[THE TASK]
Wherever the word "bodies" appears in the entries, copy the whole line.

[PROVIDED INFORMATION]
--------------------------------------------------
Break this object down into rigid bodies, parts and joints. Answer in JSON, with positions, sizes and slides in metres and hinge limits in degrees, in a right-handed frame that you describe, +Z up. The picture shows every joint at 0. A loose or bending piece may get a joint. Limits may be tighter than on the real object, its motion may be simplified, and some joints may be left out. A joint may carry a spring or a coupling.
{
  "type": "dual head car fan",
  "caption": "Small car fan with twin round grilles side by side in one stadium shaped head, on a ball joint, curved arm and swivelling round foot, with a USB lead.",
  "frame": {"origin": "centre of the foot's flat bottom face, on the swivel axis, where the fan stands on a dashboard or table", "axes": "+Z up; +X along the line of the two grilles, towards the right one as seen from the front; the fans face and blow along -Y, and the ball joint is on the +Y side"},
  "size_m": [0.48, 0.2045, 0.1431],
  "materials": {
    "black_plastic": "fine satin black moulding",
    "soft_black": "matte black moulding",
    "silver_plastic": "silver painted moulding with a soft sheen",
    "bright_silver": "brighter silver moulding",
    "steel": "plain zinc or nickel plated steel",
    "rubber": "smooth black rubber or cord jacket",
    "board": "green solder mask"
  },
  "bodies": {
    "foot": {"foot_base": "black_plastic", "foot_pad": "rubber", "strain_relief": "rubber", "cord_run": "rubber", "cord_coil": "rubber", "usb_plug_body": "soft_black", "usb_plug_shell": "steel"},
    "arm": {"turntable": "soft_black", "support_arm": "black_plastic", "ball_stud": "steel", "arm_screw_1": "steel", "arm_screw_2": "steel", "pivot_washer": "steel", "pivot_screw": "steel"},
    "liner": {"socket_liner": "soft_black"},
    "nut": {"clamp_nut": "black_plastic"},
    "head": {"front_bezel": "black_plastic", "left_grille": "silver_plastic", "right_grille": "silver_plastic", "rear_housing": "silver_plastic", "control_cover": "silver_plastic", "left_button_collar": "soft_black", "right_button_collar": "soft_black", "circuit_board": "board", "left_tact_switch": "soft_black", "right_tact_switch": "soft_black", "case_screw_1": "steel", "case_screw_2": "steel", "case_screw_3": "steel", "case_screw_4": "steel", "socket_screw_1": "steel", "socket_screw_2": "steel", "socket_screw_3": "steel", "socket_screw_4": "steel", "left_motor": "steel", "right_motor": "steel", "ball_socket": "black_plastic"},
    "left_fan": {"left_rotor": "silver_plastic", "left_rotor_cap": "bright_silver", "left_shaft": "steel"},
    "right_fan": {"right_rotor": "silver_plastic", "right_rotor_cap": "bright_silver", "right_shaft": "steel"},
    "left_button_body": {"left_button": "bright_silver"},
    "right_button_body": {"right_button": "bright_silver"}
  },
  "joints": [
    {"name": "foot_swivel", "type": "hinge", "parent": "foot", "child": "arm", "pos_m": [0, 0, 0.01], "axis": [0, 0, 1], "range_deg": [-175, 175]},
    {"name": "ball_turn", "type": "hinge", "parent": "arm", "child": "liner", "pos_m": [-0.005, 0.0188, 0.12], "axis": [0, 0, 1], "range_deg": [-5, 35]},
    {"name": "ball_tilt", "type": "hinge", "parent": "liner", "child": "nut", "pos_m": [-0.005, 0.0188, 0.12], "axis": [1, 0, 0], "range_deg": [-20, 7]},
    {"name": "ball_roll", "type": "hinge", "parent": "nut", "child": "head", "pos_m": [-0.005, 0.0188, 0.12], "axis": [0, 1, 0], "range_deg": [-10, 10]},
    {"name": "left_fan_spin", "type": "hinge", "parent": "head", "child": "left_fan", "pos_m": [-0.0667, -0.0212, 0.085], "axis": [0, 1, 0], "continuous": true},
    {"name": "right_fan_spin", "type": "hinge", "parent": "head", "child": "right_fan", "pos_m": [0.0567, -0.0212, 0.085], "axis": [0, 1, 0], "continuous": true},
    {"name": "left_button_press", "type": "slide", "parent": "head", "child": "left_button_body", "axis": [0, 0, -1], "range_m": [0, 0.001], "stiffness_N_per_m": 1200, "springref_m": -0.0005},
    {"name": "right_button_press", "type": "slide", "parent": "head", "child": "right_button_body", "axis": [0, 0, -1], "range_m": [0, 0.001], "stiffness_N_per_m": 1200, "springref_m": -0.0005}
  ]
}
--------------------------------------------------
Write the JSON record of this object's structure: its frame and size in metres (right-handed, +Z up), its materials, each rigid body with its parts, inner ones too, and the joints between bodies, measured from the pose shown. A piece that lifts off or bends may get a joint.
--------------------------------------------------
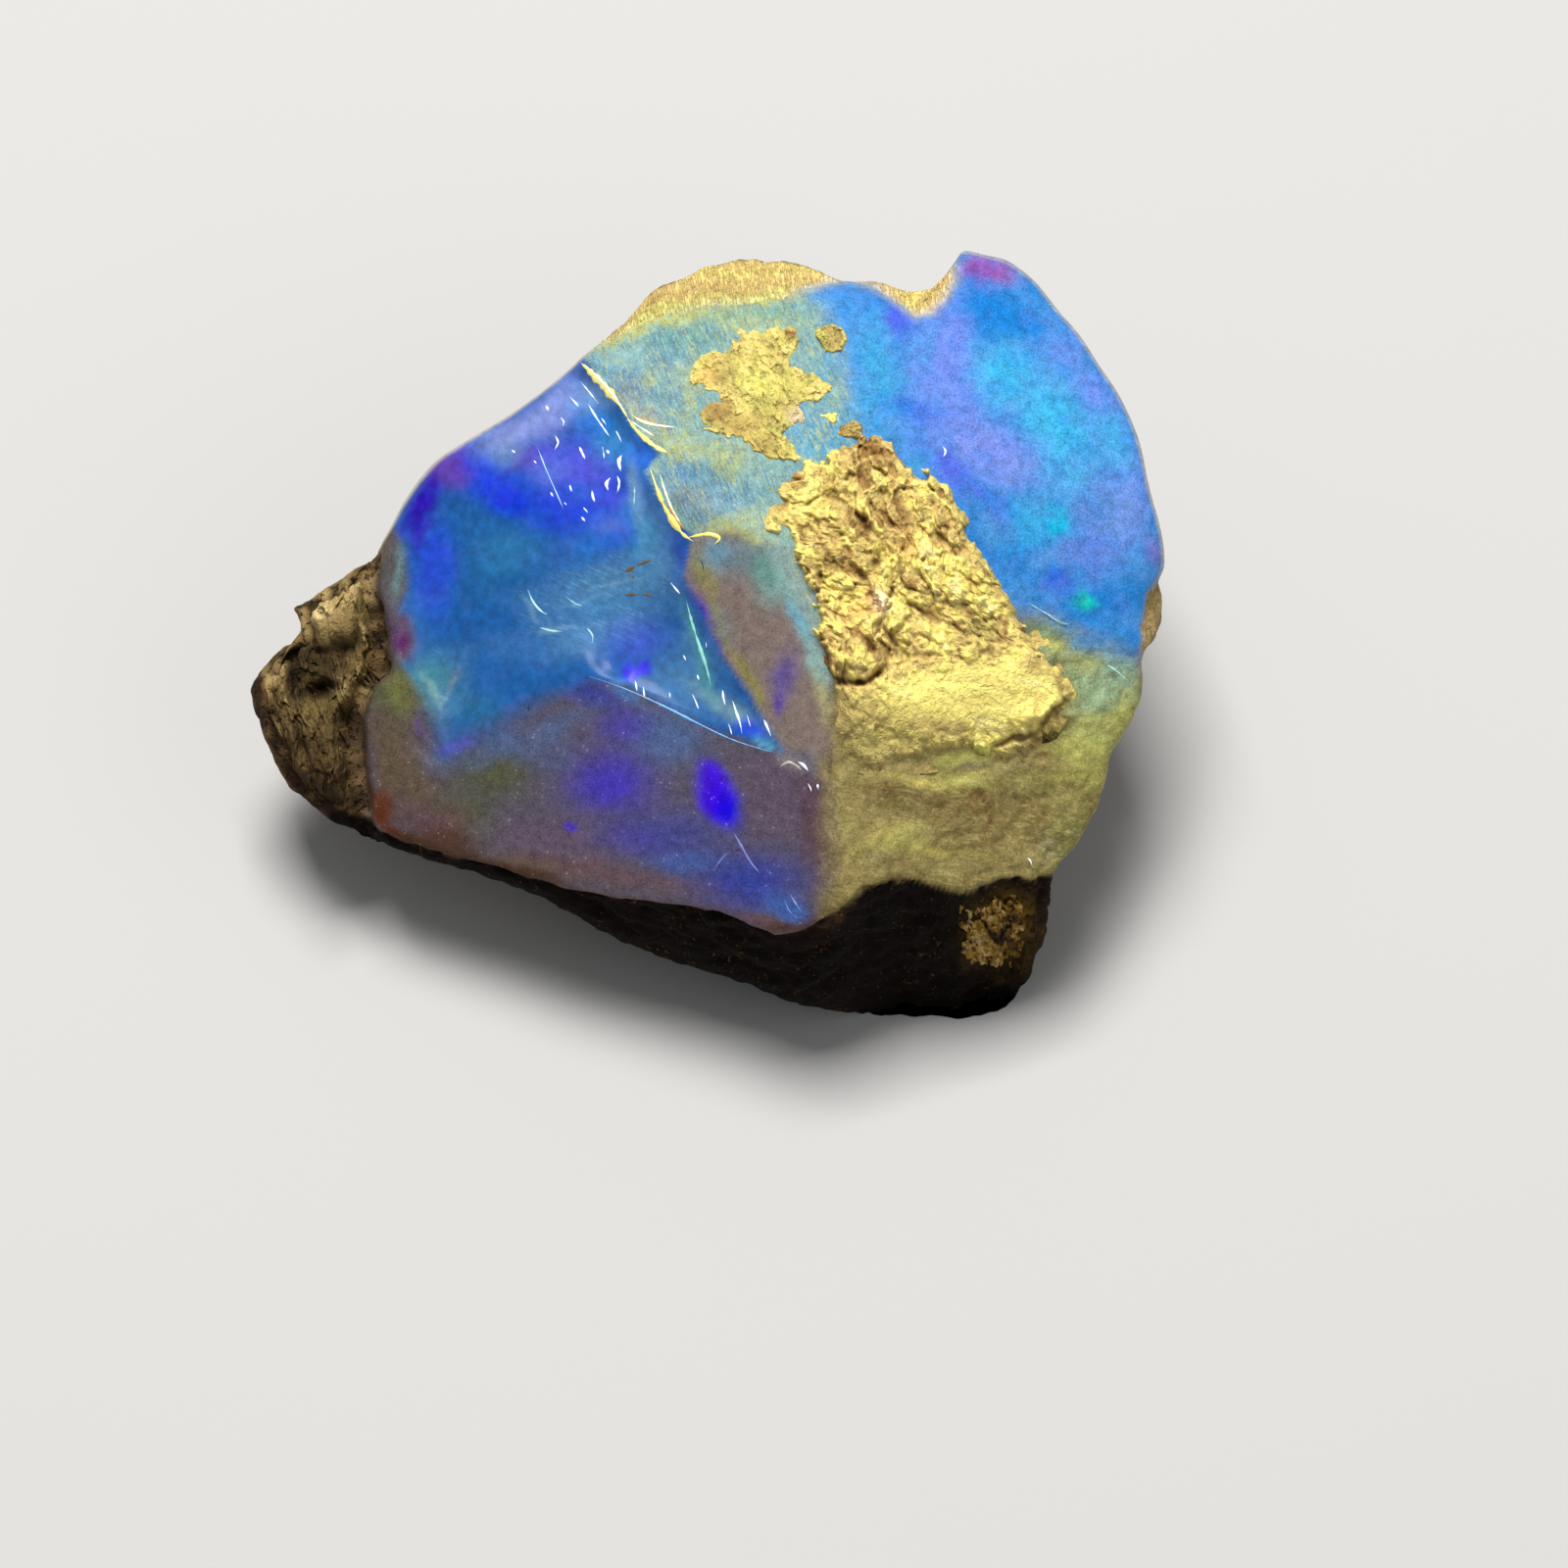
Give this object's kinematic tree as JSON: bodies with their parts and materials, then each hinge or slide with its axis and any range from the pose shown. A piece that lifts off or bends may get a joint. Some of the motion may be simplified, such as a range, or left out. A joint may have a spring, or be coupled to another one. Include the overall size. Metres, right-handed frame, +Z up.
--------------------------------------------------
[RESULT]
Break this object down into rigid bodies, parts and joints. Answer in JSON, with positions, sizes and slides in metres and hinge limits in degrees, in a right-handed frame that you describe, +Z up. The picture shows every joint at 0. A loose or bending piece may get a joint. Limits may be tighter than on the real object, its motion may be simplified, and some joints may be left out. A joint may carry a spring or a coupling.
  "bodies": {
Write the JSON record of this object's structure: its frame and size in metres (right-handed, +Z up), its materials, each rigid body with its parts, inner ones too, and the joints between bodies, measured from the pose shown. A piece that lifts off or bends may get a joint.
Give this object's kinematic tree as JSON: bodies with their parts and materials, then each hinge or slide with its axis and any range from the pose shown. A piece that lifts off or bends may get a joint. Some of the motion may be simplified, such as a range, or left out. A joint may have a spring, or be coupled to another one. Include the overall size. Metres, right-handed frame, +Z up.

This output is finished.